GettyImages-89710103
Supreme Court Chief Justice John Roberts has become the most hated Republican in Washington, by his fellow Republicans. Pictured, he speaks in the East Conference room of the Supreme Court in 2009. AFP/Getty Images/Paul J. Richards

WASHINGTON -- Meet Supreme Court Chief Justice John Roberts: The most hated Republican in Washington. Roberts' decision to side once again with the court's liberals and keep the Affordable Care Act intact has prompted outrage from the GOP -- including calls from some quarters for his removal from the bench.

Roberts authored the 6-3 decision, released Thursday morning, that declined to strike down the ACA’s subsidies for people purchasing health insurance in states with exchanges run by the federal government. It’s the latest injury after he sided with the four liberals in 2012 in the 5-4 decision that turned back a bid to overturn the law in its entirety. He authored that decision as well. And he might not be done making conservatives unhappy for the week. The court will rule -- either Friday or Monday -- on whether to declare same-sex marriage a right nationwide, and some court-watchers think Roberts could side with the liberal justices in order to write the opinion, which in turn he could tailor to be very narrow.

The conservative court-watchers Freedom Watch wasted no time in suggesting that Roberts and the other five justices who ruled in favor of the administration on Obamacare should be bounced from the bench. “To preserve the Republic in its last gasps, Congress must impeach these justices,” Freedom Watch founder Larry Klayman, a conservative attorney, said in a statement. “The U.S. Constitution provides in Article III, Section 1, that ‘The Judges, both of the supreme and inferior Courts, shall hold their Offices during good Behavior.’ It does not give judges a term for life, but only ‘during good Behavior.’”

Klayman added, “These six justices have violated their own long-established rules of interpretation for applying statutes to instead advance their own political objectives or burnish their public persona. Such personal goals corrode the role of the court. The justices abandoned the rule of law and have become merely a political focus group.”

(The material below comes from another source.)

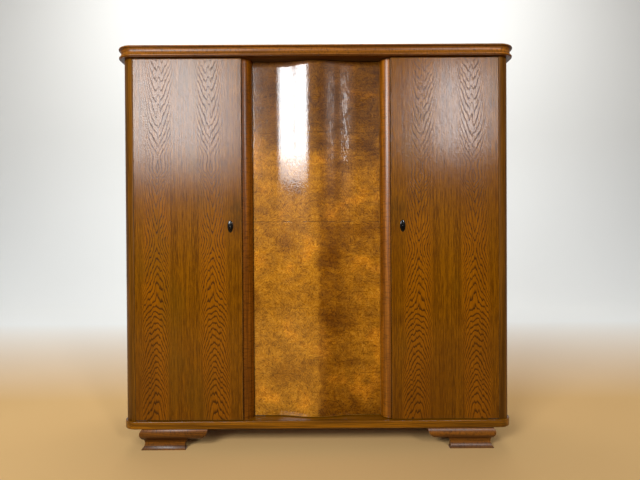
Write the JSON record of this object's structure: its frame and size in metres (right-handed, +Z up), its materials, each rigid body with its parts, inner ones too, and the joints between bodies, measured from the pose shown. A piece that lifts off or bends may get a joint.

Republicans had been hoping that Roberts -- who endured an onslaught of criticism after the ACA 2012 decision -- would reverse course this time. “I was profoundly disappointed and surprised with his vote the first time around with the challenge to Obamacare,” said Rep. Matt Salmon, R-Ariz. “I’d like to say that I halfway expected him to do the same thing again. But I didn’t. I really expected him to try to reconcile something that I think he made a mistake on the last time. So I’m very disappointed.”

“I don’t know that you can label the guy in any way, shape or form right now,” Salmon said, when asked if Roberts should be considered a conservative judge.

Roberts hasn’t always been the enemy of the Washington Republicans. He was nominated by President George W. Bush in 2005, first to sit on the court as an associate justice and then, while his nomination was still pending, to be the chief justice after Chief Justice William Rehnquist died. His nomination was approved by the Senate with all Republicans backing him and about half of the Democrats.

And Roberts at the time received praise from Republicans who now may be less than thrilled with his decision. Before he was a justice, Roberts advised then-Florida Gov. Jeb Bush during the 2000 Florida recount -- which the now-2016 presidential candidate said he did not get involved with because his brother’s election was being decided. Bush, when Roberts was nominated, praised him as a “man of integrity” and an “outstanding jurist,” the Associated Press reported at the time. The Orlando Sentinel quoted the governor saying his legal team sought out Roberts at the time because he was “one of the brighter lawyers on constitutional issues.”

Texas Sen. Ted Cruz -- then a legal adviser to George W. Bush’s campaign -- explained that Roberts was included in the legal team that he was tasked with compiling. “In the process of those discussions, John's name naturally came up quite early since he is universally acknowledged as one of the very best Supreme Court litigators in the nation,” Cruz said in 2005, according to the Associated Press.

On Thursday, Cruz didn’t have such kind words for Roberts. “Today’s decision in King v. Burwell is judicial activism, plain and simple,” he said after the decision. “For nakedly political reasons, the Supreme Court willfully ignored the words that Congress wrote, and instead read into the law their preferred policy outcome. These judges have joined with President Obama in harming millions of Americans. Unelected judges have once again become legislators, and bad ones at that. They are lawless, and they hide their prevarication in legalese. Our government was designed to be one of laws, not of men, and this transparent distortion is disgraceful.”